Put simply, they are getting more carats out of every ton processed.

Secondly, they are putting through more tons at the key mines of Jwaneng and Venetia. Also it may be that the tons being treated may be higher grade. That is in addition to the success that they have been having in recoveries from the Kimberley dumps. 

So more carats per ton and more tons per mine; but that still cannot explain the Tsunami like flood of rough that was unleashed on the market in August and September, and which the market is still finding difficult to digest.

The answer appears to be in an unprecedented improvement in the flow of goods from the mines through to sales. This was a process that used to take in the bad old days, in excess of 100 days.

De Beers invested heavily in a new computer system and after the inevitable glitzes the 100 days were reduced to around 75 days. This occurred over a period of time so the impact in the one off gain was spread.

What has happened this year is that the 75 days has been reduced to around 30 days, and the improvement has happened more by way of ‘at a stroke’.

In other words, sometime around the second quarter the impact of this reduction has suddenly given De Beers /DTC a one-off gain of an additional cycle of rough for sale, something in the order of another +/- $600 million.

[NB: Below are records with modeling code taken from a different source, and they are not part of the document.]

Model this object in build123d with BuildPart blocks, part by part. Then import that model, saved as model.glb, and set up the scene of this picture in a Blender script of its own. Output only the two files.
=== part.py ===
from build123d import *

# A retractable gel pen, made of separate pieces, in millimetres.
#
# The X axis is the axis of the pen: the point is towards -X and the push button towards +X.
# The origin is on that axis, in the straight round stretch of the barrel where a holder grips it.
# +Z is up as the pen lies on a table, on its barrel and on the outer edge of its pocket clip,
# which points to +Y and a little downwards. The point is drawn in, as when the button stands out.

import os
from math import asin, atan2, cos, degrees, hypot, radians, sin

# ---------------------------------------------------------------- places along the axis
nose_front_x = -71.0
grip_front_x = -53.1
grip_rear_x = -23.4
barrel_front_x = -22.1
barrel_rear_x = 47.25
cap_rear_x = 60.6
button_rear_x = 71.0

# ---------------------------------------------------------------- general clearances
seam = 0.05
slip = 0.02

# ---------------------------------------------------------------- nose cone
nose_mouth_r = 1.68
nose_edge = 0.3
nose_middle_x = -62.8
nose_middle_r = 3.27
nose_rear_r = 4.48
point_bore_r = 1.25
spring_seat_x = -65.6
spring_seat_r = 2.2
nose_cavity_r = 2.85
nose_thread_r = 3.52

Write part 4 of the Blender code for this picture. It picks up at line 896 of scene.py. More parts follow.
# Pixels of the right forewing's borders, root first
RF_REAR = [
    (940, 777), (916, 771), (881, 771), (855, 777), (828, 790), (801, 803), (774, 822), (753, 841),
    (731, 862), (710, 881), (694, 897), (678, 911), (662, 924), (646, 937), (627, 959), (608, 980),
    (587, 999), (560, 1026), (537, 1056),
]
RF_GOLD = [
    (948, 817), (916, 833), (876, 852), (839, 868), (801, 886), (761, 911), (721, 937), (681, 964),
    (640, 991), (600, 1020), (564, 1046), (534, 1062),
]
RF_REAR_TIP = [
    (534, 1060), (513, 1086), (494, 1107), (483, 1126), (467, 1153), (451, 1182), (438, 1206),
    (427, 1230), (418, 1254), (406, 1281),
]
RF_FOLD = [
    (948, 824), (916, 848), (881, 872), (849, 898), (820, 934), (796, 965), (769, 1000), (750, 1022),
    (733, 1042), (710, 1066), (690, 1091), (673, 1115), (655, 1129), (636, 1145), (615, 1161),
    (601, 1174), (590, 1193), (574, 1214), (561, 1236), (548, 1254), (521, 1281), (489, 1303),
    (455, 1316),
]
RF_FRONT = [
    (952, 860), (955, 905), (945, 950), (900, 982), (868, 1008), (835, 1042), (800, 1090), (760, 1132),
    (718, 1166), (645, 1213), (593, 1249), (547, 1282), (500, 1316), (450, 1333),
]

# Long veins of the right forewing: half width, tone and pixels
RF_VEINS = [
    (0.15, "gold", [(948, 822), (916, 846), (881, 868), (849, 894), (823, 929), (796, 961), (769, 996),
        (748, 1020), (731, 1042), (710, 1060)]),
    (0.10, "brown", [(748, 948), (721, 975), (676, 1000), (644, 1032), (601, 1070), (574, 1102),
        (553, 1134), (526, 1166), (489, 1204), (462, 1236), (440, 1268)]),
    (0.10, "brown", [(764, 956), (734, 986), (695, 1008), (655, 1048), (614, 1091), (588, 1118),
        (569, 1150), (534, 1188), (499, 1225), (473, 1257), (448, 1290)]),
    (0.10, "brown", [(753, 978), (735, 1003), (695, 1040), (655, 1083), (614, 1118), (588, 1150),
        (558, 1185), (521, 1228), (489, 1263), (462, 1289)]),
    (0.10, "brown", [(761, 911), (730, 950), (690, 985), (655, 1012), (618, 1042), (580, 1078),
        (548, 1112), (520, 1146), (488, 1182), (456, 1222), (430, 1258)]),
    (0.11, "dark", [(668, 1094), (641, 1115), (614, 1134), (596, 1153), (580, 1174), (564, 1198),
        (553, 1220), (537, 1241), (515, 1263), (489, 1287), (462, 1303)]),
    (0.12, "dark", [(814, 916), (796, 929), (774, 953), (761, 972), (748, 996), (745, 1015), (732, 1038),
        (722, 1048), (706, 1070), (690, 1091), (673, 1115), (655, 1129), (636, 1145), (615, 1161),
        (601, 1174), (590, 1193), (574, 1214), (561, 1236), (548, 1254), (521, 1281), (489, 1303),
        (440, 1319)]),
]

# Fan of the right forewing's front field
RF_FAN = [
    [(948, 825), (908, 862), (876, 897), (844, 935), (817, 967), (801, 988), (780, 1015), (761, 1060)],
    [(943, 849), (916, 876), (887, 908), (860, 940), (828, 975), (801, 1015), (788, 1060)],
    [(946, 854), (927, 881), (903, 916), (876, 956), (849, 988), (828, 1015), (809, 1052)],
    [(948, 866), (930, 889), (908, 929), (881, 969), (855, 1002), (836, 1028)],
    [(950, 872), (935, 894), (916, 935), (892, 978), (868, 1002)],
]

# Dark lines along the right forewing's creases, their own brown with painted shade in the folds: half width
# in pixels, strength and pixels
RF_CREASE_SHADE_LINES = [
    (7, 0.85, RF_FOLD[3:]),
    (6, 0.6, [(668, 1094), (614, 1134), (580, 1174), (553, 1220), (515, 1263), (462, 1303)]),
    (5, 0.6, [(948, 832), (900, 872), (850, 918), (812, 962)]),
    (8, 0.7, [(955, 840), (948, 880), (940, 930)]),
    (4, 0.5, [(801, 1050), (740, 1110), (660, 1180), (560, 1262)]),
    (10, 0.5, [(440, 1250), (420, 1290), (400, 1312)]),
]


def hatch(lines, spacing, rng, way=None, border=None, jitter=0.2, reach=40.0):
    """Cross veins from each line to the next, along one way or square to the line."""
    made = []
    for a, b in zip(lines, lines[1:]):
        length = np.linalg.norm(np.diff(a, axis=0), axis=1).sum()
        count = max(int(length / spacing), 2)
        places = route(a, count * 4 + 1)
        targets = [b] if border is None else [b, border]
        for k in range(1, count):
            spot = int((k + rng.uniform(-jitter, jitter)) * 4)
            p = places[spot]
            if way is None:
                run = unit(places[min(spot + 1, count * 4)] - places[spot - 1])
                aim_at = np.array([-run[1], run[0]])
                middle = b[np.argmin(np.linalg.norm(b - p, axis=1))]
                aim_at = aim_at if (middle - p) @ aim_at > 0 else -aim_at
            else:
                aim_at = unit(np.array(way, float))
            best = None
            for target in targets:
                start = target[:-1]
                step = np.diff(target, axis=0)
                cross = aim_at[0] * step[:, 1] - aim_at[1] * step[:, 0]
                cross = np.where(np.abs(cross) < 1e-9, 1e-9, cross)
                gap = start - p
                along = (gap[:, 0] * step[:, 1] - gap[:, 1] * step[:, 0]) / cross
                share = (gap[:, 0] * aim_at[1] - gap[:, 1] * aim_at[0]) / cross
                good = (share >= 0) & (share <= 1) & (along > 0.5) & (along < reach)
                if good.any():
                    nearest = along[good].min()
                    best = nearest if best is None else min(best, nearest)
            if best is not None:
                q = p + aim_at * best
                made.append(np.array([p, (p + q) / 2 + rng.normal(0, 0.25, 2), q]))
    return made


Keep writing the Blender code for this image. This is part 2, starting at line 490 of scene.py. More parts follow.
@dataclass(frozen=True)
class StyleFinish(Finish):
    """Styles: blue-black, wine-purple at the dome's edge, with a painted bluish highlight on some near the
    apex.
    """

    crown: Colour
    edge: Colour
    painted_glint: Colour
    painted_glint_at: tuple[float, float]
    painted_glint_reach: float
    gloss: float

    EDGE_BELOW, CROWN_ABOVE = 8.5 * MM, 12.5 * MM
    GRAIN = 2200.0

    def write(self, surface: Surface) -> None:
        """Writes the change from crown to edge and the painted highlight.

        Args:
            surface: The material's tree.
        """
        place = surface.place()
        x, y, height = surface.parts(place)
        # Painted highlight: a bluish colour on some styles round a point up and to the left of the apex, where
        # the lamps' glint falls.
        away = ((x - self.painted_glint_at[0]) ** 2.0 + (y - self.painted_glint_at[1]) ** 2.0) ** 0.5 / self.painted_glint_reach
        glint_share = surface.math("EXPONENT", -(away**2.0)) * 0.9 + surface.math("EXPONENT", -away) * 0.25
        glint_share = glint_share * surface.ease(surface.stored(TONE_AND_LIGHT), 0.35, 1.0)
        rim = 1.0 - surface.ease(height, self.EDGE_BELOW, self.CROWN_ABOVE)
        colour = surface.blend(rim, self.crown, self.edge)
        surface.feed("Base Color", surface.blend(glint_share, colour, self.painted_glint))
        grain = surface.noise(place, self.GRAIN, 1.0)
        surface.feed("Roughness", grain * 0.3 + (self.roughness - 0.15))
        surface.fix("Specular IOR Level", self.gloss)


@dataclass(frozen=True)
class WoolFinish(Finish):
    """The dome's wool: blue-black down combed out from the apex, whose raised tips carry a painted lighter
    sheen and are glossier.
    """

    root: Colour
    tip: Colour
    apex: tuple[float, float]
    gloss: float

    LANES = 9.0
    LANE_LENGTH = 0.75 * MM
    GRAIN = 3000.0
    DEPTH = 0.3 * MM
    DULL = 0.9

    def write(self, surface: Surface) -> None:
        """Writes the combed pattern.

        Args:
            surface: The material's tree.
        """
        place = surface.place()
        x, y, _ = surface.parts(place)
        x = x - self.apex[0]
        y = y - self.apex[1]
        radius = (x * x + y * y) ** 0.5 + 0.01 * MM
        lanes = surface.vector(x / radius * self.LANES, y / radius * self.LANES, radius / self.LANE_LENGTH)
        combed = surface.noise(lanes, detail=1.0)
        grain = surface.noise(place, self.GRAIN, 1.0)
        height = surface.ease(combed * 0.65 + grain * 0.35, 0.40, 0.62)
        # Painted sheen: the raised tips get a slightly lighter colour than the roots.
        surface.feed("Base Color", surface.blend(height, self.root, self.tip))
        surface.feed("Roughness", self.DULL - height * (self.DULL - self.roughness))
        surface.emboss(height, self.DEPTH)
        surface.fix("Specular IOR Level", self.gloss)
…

Looking ahead it is obvious that it will be difficult enough to maintain these efficiency advantages, let alone there being any possibility of being able to replicate them.

Running mines at full tilt is like anything else, it can be done for a while but certainly not indefinitely.

Into this equation is the fact that the Botswana government has made it quite clear that it is unwilling to dramatically increase the production from Jwaneng and Orapa.

The government is highly sensitive to the fact that diamonds are the Botswana economy and they want to leave some for the future.

Production from Botswana is going to be relatively flat till the new plant at Orapa comes into play in a couple of years which is going to dramatically increase recoveries.

Government has apparently been lukewarm on the possibility of reworking the dumps at the mine which would be an option when this new plant is in place. De Beers is naturally keen to do so. If this happens it would greatly increase the  already planned increase in production.

This will be supplemented by production coming in from Canada. However, production from other mines will be declining and De Beers will certainly have less Russian goods to sell.

The riddle is unravelling and the news for the industry in the short term is good. The likelihood of more Tsunamis of rough in 2006 from De Beers are remote in the extreme.

The fundamental issue, however difficult it is to appreciate at this moment of  apparent over abundance, is that it is shortage that will yet again be the burning question.